Real research features — MLA weight absorption, NTK-aware RoPE scaling, MoE load balancing, Flash Attention — not demos, fully tested.
A library, not a script — Trainer, Generator, BenchmarkRunner, and a CLI. pip install and go.
Production-ready fine-tuning — LoRA adapters with a custom LoRAParam variable type: base weights frozen at the type level, not by manual filtering. Merge and export with one call.
Multi-GPU out of the box — JAX SPMD sharding with n_devices=N in config.
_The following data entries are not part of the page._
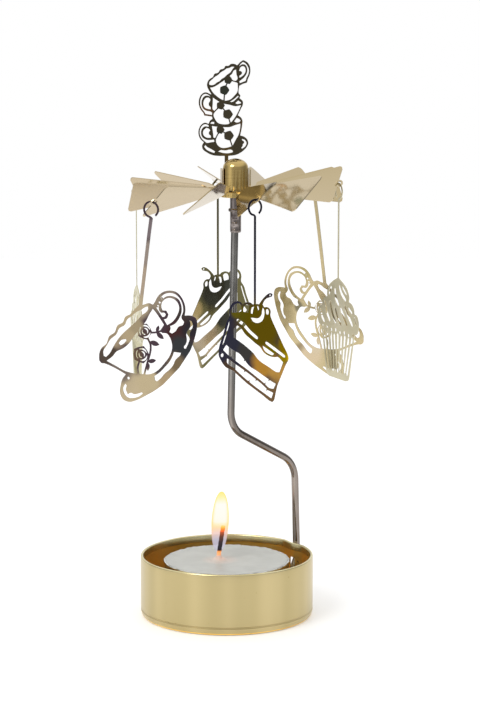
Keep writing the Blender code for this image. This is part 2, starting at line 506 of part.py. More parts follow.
def toothed(points, count, size):
    """The line with small teeth standing to its right at even distances."""
    spots = [Vector(p) for p in points]
    reach = [0]
    for before, here in zip(spots, spots[1:]):
        reach.append(reach[-1] + (here - before).length)
    centres = [reach[-1] * (k + 0.5) / count for k in range(count)]
    result = []
    for i, (before, here) in enumerate(zip(spots, spots[1:])):
        result.append(tuple(before))
        along = (here - before).normalized()
        side = Vector((along.y, -along.x))
        for centre in centres:
            if reach[i] + size < centre < reach[i + 1] - size:
                spot = before + along * (centre - reach[i])
                result += [tuple(spot - along * size / 2), tuple(spot + side * size),
                           tuple(spot + along * size / 2)]
    return result + [tuple(spots[-1])]


def plate(name, outlines, thickness, surface=None):
    """A flat sheet in XY, centred on its thickness; outlines inside another are its openings."""
    curve = bpy.data.curves.new(name, 'CURVE')
    curve.dimensions = '2D'
    curve.fill_mode = 'BOTH'
    curve.extrude = thickness / 2
    for outline in outlines:
        spline = curve.splines.new('POLY')
        spline.points.add(len(outline) - 1)
        spline.points.foreach_set("co", [c for x, y in outline for c in (x, y, 0, 1)])
        spline.use_cyclic_u = True
    drawn = linked(name, curve)
    mesh = evaluated_mesh(drawn)
    bpy.data.objects.remove(drawn, do_unlink=True)
    bpy.data.curves.remove(curve)
    return linked(name, mesh, surface)


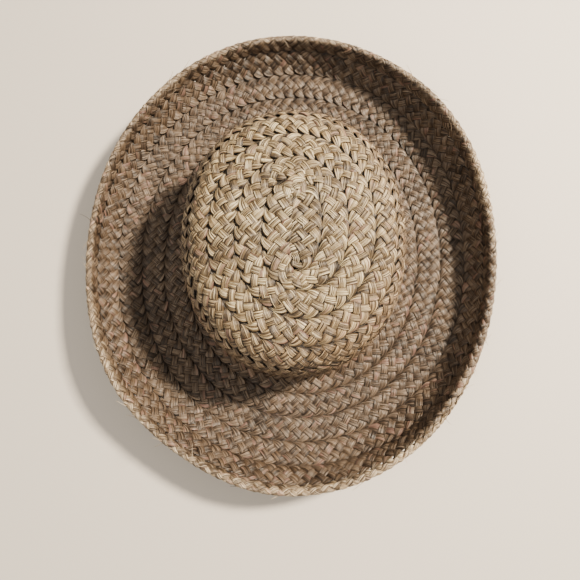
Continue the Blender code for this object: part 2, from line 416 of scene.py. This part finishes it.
def strand_width(along, turn, phase, across, number):
    """Width: broad in each leaf, narrow at each turn, and less where the row is narrow."""
    squeeze = np.clip(np.interp(turn, TURNS, ROW_WIDTH) / ROW_PITCH, *SQUEEZE) ** 0.5
    leaf = np.exp(-((np.mod(phase, 0.5) - LEAF_PLACE) / LEAF_SPREAD) ** 2)
    wide = STRAND_WIDTH * squeeze * (FILL + LEAF_MORE * leaf - TURN_LESS * across ** 6)
    wide = wide * (1 + STEEP_MORE * ramp_up(turn, STEEP_TURN, 1.0))
    wide = wide * (1 + waver(turn, WIDTH_WANDER, number))
    tuck_end, tuck_start = tucks(along)
    return wide * (1 - END_TUCK[2] * tuck_end) * (1 - START_TUCK[2] * tuck_start)


def strand_height(along, turn, across, rise, place):
    """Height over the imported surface: the weave's rise, less what sinks, dips, tucks and pits."""
    last_row = ramp_up(turn, LAST_TURN, LAST_ROW_ONSET)
    dip = ramp_up(np.abs(across), DIP_FROM, 1 - DIP_FROM) ** DIP_POWER
    outer_less = 1 - EDGE_DIP_LESS * last_row * (across > 0)
    side_drop = SIDE_SINK * across ** 2 + DIP_DEPTH * dip * outer_less
    tuck_end, tuck_start = tucks(along)
    height = rise * WEAVE_RISE * (1 - EDGE_WEAVE_LESS * last_row) - CENTRE_SINK - side_drop
    height = height + EDGE_RAISE * last_row
    height = height - END_TUCK[1] * tuck_end ** 2 - START_TUCK[1] * tuck_start ** 2
    for x, y in PITS:
        away = (place[:, 0] - x) ** 2 + (place[:, 1] - y) ** 2
        height = height - PIT_DEPTH * np.exp(-away / PIT_RADIUS ** 2) * (turn < PITS_UNTIL)
    return height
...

No pmap, no manual AllReduce — XLA handles it.
Auditable — 86 tests, mypy clean, ruff clean, coverage report in the docs.

Documentation¶

	Page	What you'll find
	Core Architecture	Attention types, math, LoRA, multi-GPU, full config reference
	Training & Sweeps	bfloat16, grad clipping, early stopping, resume, LR finder, LoRA fine-tuning, multi-GPU
	Inference & Generation	Single, batch & streaming generation, KV-cache pipeline, sampling strategies
	Benchmarks	MHA vs GQA vs MLA — throughput, cache size, FLOPs, 3D surfaces
	Ablation Studies	Optimizer, MoE, positional encoding, regularization
	API Reference	`Trainer`, `Generator`, `LoRALinear`, sharding utils, `BenchmarkRunner`, Hub

Project Structure¶

DantinoX/
├── dantinox/               # Public library API
│   ├── __init__.py         # Top-level imports and __version__
│   ├── trainer.py          # Trainer — training, gradient clipping, early stopping, LR finder
│   ├── generator.py        # Generator — single, batch & streaming generation
│   ├── hub.py              # push() / pull() — HuggingFace Hub integration
│   ├── bench.py            # BenchmarkRunner — throughput / FLOPs benchmarks
│   ├── plotting.py         # Plotter — automated plot generation
│   ├── exceptions.py       # DantinoXError hierarchy
│   └── cli.py              # dantinox CLI (train, generate, find-lr, push, pull, ...)
│
├── core/                   # Internal implementation
│   ├── config.py           # Config dataclass — single source of truth
│   ├── model.py            # Transformer (+ from_pretrained), Block, RMSNorm
│   ├── attention.py        # Attention kernels, Flash Attention, KV-cache logic
│   ├── output.py           # ModelOutput NamedTuple
│   └── generation.py       # Autoregressive inference engine
│
├── utils/
│   ├── tokenizer.py        # CharTokenizer, BPETokenizer, save/load
│   └── helpers.py          # Loss, batching utilities
│
├── configs/
│   ├── default_config.yaml # Standard training setup
│   └── sweep.yaml          # W&B Bayesian sweep configuration
│
├── tests/                  # pytest integration + unit tests
├── examples/
│   ├── quickstart.py           # Train → generate end-to-end demo
│   └── DantinoX_Colab.ipynb   # Colab notebook (GPU, HF dataset, Hub, LoRA)
│
└── pyproject.toml          # pip install -e ".[all]"